Cristo può pagare per tutti loro e quindi salvarli eternamente, perché Egli è, al tempo stesso, sia Dio (e quindi in grado di sopportarne il peso) che un essere umano (nessun altro che un essere umano potrebbe pagare per le colpe umane), per altro privo di peccato (innocente, privo di colpe). Cristo, quindi sulla croce, paga Egli stesso, nella Sua Persona, il prezzo della salvezza di coloro ai quali Dio ha deciso di accordare grazia.

Se salvasse "tutti", Dio non sarebbe giusto (equivarrebbe a disattendere, relativizzare ed ignorare ciò che la Sua giustizia esige) e pure dimostra il Suo amore accordando la grazia (immeritata) della salvezza a un numero scelto di persone che, incapaci da sé di meritarsi alcunché e andare umilmente a Lui, rigenera spiritualmente mettendole in grado di ravvedersi e di riporre la loro fede in Cristo.

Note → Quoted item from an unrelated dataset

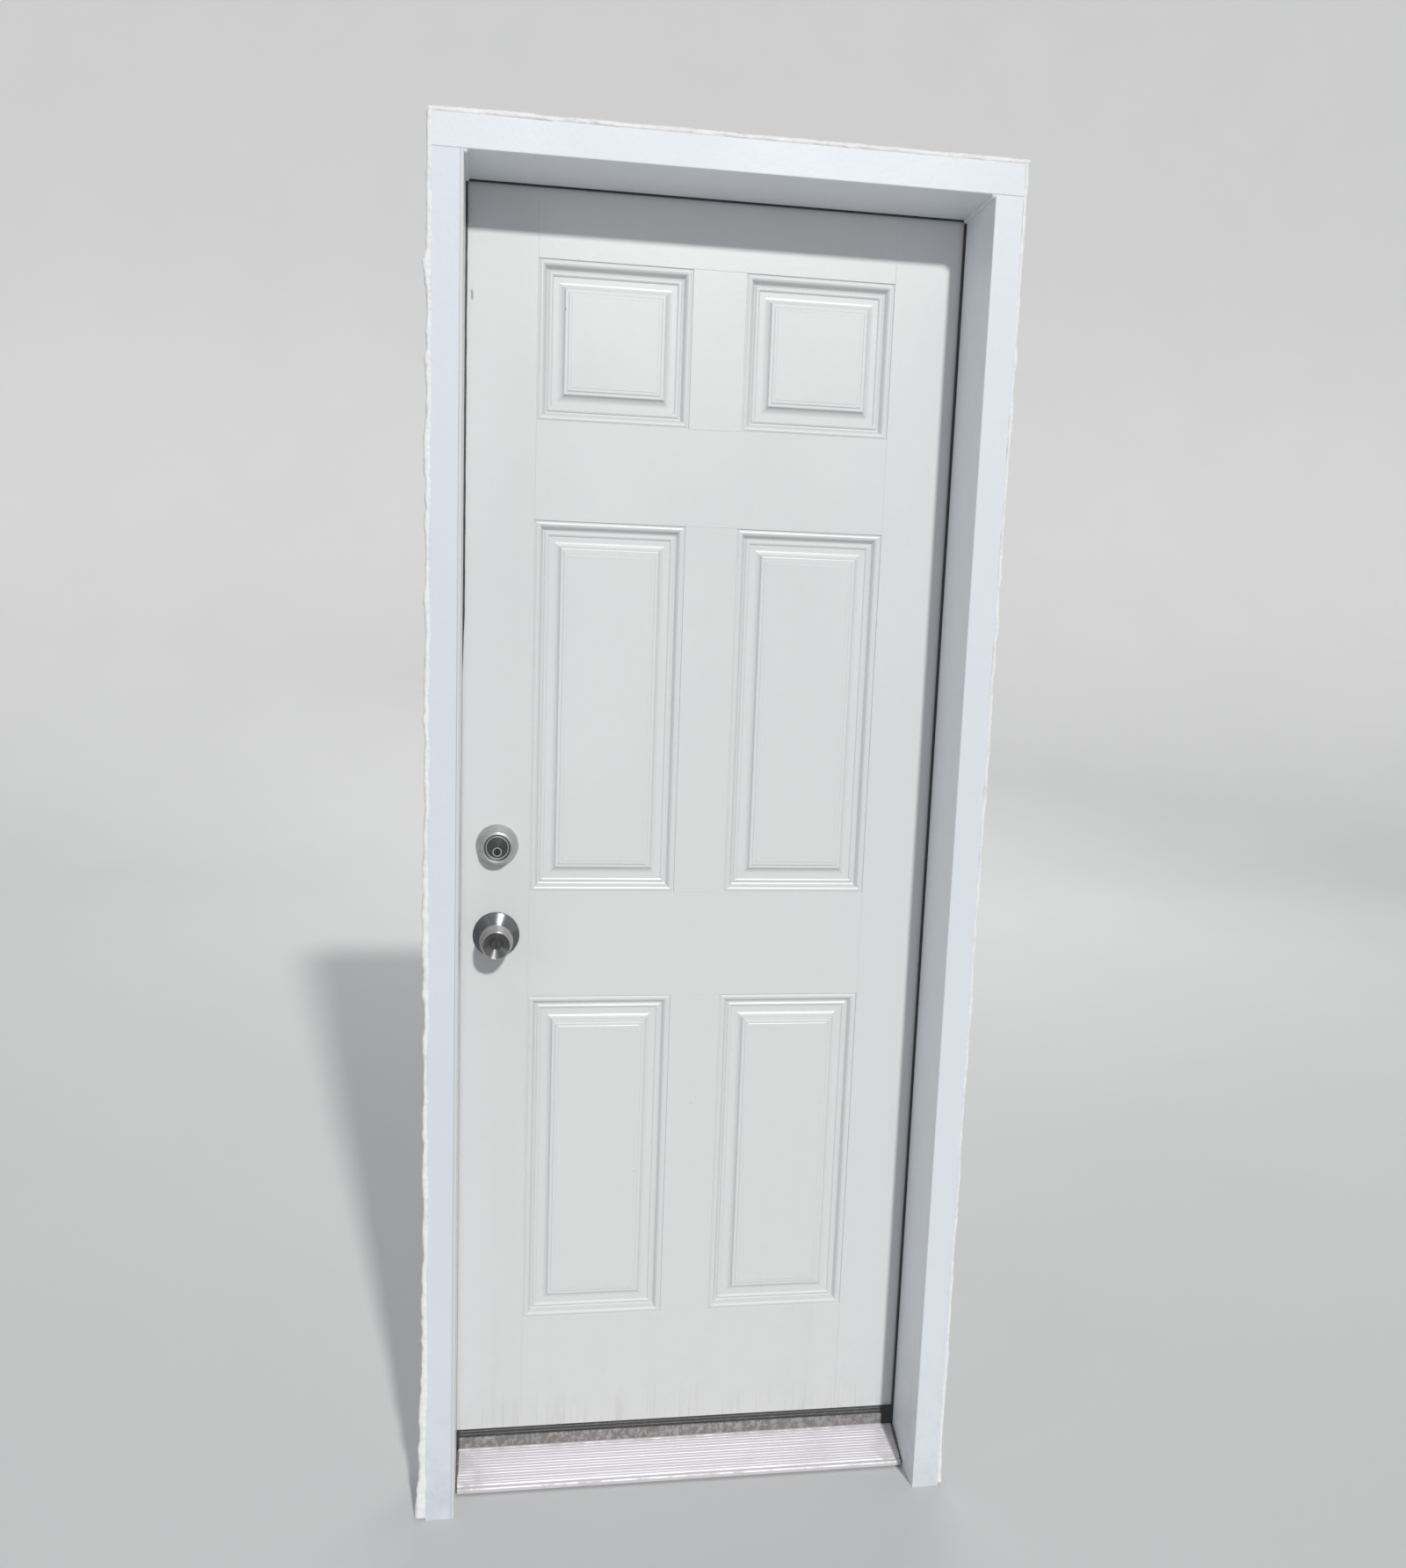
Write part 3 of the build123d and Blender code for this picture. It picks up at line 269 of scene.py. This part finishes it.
def caulk_paint():
    p = Paint("caulk")
    dirt = p.ramp(p.noise(60.0, 7.0, 0.7), 0.45, 0.75)
    tint = p.blend(p.math("MULTIPLY", dirt, 0.30), (0.76, 0.765, 0.775), (0.36, 0.35, 0.33))
    pits = p.ramp(p.cells(160.0), 0.0, 0.12, 1.0, 0.0)
    pits = p.math("MULTIPLY", pits, p.ramp(p.noise(25.0, 2.0), 0.5, 0.6))
    tint = p.blend(p.math("MULTIPLY", pits, 0.6), tint, (0.20, 0.21, 0.19))
    p.set("Base Color", tint)
    p.set("Roughness", p.ramp(p.noise(40.0, 3.0), 0.3, 0.7, 0.45, 0.65))
    p.set("Normal", p.bump(p.noise(260.0, 5.0, 0.6), 0.0006))
    return p.mat


# Flutes lie between a flat strip at the deck's rear and a groove behind its nose
FLUTES = 13
FLUTE_REST = 0.0015
GROOVE_BACK = 0.0055


def aluminium():
    """Mill aluminium threshold: drawn along its length, with painted shade in the flutes, dirty at its rear
    and ends.
    """
    p = Paint("deck_aluminium")
    drawn = p.noise(1.0, 3.0, 0.5, p.stretch((1.5, 500.0, 500.0)))
    tint = p.blend(p.ramp(drawn, 0.3, 0.7), (0.65, 0.635, 0.665), (0.62, 0.605, 0.635))
    y = p.part(p.place, "Y")
    x = p.part(p.place, "X")
    nose = deck_low.y
    rest = deck_high.y - FLUTE_REST
    pitch = (rest - nose - GROOVE_BACK) / (FLUTES + 0.5)
    turn = p.math("FRACT", p.math("DIVIDE", p.math("SUBTRACT", y, rest), pitch))
    off = p.math("ABSOLUTE", p.math("SUBTRACT", turn, 0.5))
    before_rest = p.ramp(y, rest - 0.0004, rest - 0.0001, 1.0, 0.0)
    on_top = p.math("MULTIPLY", p.ramp(y, nose + 0.0035, nose + 0.0038), before_rest)
    # Painted shade in the flutes
    flute_shade = p.math("MULTIPLY", p.ramp(off, 0.07, 0.20, 1.0, 0.0), on_top)
    uneven = p.noise(6.0, 4.0, 0.6, p.stretch((1.0, 3.0, 3.0)))
    flute_shade = p.math("MULTIPLY", flute_shade, p.ramp(uneven, 0.25, 0.6, 0.75, 1.0))
    tint = p.blend(p.math("MULTIPLY", flute_shade, 0.20), tint, (0.27, 0.26, 0.275))
    patches = p.noise(7.0, 7.0, 0.7, p.stretch((1.0, 1.6, 1.0)))
    film = p.math("MULTIPLY", p.ramp(patches, 0.50, 0.76), 0.35)
    rear = p.ramp(y, deck_high.y - 0.012, deck_high.y - 0.0005)
    rear = p.math("MULTIPLY", rear, p.ramp(p.noise(45.0, 6.0, 0.7), 0.35, 0.6))
    lip = p.ramp(y, nose + 0.0028, nose + 0.0001)
    lip = p.math("MULTIPLY", lip, p.ramp(p.noise(30.0, 6.0, 0.7), 0.48, 0.66))
    ends = p.ramp(p.math("ABSOLUTE", x), deck_high.x - 0.0653, deck_high.x - 0.0033)
    ends = p.math("MULTIPLY", ends, p.ramp(p.noise(40.0, 6.0, 0.7), 0.38, 0.6))
    dirt = p.most([film, rear, lip, ends])
    tint = p.blend(p.math("MULTIPLY", dirt, 0.42), tint, (0.36, 0.33, 0.31))
    crumbs = p.ramp(p.cells(150.0, p.stretch((0.45, 1.0, 1.0))), 0.0, 0.085, 1.0, 0.0)
    crumbs = p.math("MULTIPLY", crumbs, p.ramp(p.noise(7.0, 3.0), 0.50, 0.60))
    tint = p.blend(p.math("MULTIPLY", crumbs, 0.9), tint, (0.07, 0.05, 0.04))
    p.set("Base Color", tint)
    dull = p.most([dirt, crumbs, p.math("MULTIPLY", flute_shade, 0.8)])
    p.set("Metallic", p.math("SUBTRACT", 0.38, p.math("MULTIPLY", dull, 0.33)))
    p.set("Roughness", p.math("ADD", p.ramp(drawn, 0.3, 0.7, 0.46, 0.56), p.math("MULTIPLY", dirt, 0.25)))
    height = p.math("ADD", drawn, p.math("MULTIPLY", dirt, p.noise(500.0, 4.0, 0.7)))
    p.set("Normal", p.bump(height, 0.00004))
    return p.mat


def grubby(name, clean, dirty, rough, share, scale, grain):
    """Sill material under grit: clean colour showing between caked dirt."""
    p = Paint(name)
    cake = p.ramp(p.noise(scale, 8.0, 0.72), 0.62 - share * 0.4, 0.80 - share * 0.4)
    tint = p.blend(p.ramp(p.noise(5.0, 3.0), 0.3, 0.7), clean, tuple(c * 0.85 for c in clean))
    tint = p.blend(cake, tint, dirty)
    grains = p.math("MULTIPLY", p.ramp(p.cells(260.0), 0.0, 0.16, 1.0, 0.0), cake)
    tint = p.blend(p.math("MULTIPLY", grains, 0.7), tint, tuple(c * 0.4 for c in dirty))
    p.set("Base Color", tint)
    p.set("Roughness", p.math("ADD", rough, p.math("MULTIPLY", cake, 0.25)))
    height = p.math("ADD", p.math("MULTIPLY", cake, 0.8), p.noise(grain, 5.0, 0.65))
    p.set("Normal", p.bump(height, 0.0005))
    return p.mat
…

Egli, così, accredita loro ciò che Egli ha conseguito nella Sua morte espiatrice.

La redenzione è dunque "definita" perché assicura con certezza la salvezza di coloro per i quali Cristo è morto ("il suo popolo"), come pure è da considerarsi "limitata" perché essa opera la salvezza degli eletti soltanto. Con questo non si intende dire che limitata ne sia l'efficacia, la potenza, dell'opera di Cristo, perché non c'è peccato tanto grande che il sacrificio di Cristo non possa espiare!

Questa dottrina ispira conforto e sicurezza ai credenti ed è destinata a rafforzare la loro fede, tanto che possono dire, con l'apostolo Paolo, "Cristo è morto per me" ["Sono stato crocifisso con Cristo: non sono più io che vivo, ma Cristo vive in me! La vita che vivo ora nella carne, la vivo nella fede nel Figlio di Dio il quale mi ha amato e ha dato sé stesso per me" (Galati 2:20)].

Questa dottrina biblica non impedisce che si possa (anzi si debba) liberamente e sinceramente offrire la salvezza in Cristo attraverso la predicazione generalizzata dell'Evangelo, dato che nessuno può sapere chi di fatto sia eletto e chi no. Ci rallegriamo, infatti, quando qualcuno giunge sinceramente al ravvedimento ed alla fede in Cristo, riconoscendo in lui/lei uno degli eletti e considerando sé stessi come gli strumenti che Dio usa per portare a Cristo ed alla chiesa coloro che Dio ha predestinato.